First, preheat your oven to 350 degrees then grease a donut pan and set it aside. Prepare the lilac blossoms by washing them if necessary, then gently remove individual flowers from the stem, removing all green parts of the flower. Whisk the sugar, baking powder and salt together, then add the egg, coconut oil, milk and vanilla extract to the bowl. Stir to blend ingredients together but try to avoid overmixing. Next, either spoon batter carefully into the pan or grab a Ziploc with a cut corner to use as a piping bag to fill the cavities of the pan. Fill each cavity about ¾ full, this will allow you to make about six donuts in a standard size pan. Once you are done filling the pan, place it inside the oven for about 8-10 minutes. 

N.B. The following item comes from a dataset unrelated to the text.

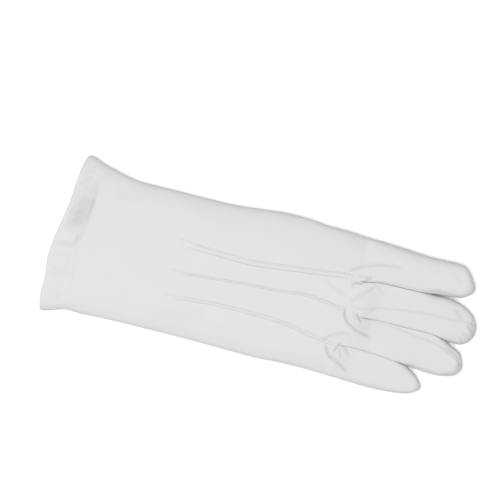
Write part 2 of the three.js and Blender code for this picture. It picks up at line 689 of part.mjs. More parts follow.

While the donuts are cooling down, you can start on the glaze. Grab a medium sized bowl and add powdered sugar, vanilla extract and a pinch of salt and begin whisking them together. Next add a tablespoon of milk and whisk, you may add milk overtime to adjust the consistency. Once the donuts have completely cooled off, dip them inside the glaze. Place each of the dipping donuts onto a wiring rack and sprinkle lilac on top of them, gently press the flowers to ensure they stick. Let the glaze sit for about 5-10 minutes and then they are ready to serve!

Fruit and Flower Salad
(source: vegetariantimes.com)

½ of a cantaloupe, cubed
1 cup fresh pineapple cubes
½  pint fresh raspberries
½  pint fresh blackberries
1 banana, peeled and sliced thin
1 cup seedless green grapes
1 mango, peeled and cubed
4 oz. part-skim swiss cheese, diced
2 tbsp rose water
1 cup plain nonfat yogurt
4 tbsp mango chutney
½ cup sliced almonds, toasted
About 1 cup edible flowers

First combine the fruits and cheese into the bowl, sprinkling it with rose water and then tossing. Next, blend the yogurt and chutney separately then pour it over the salad. Toss again if desired. Spoon portions onto plates and garnish with almonds and flowers. While this recipe calls for any edible flowers, I recommend poppy, hibiscus or pansy.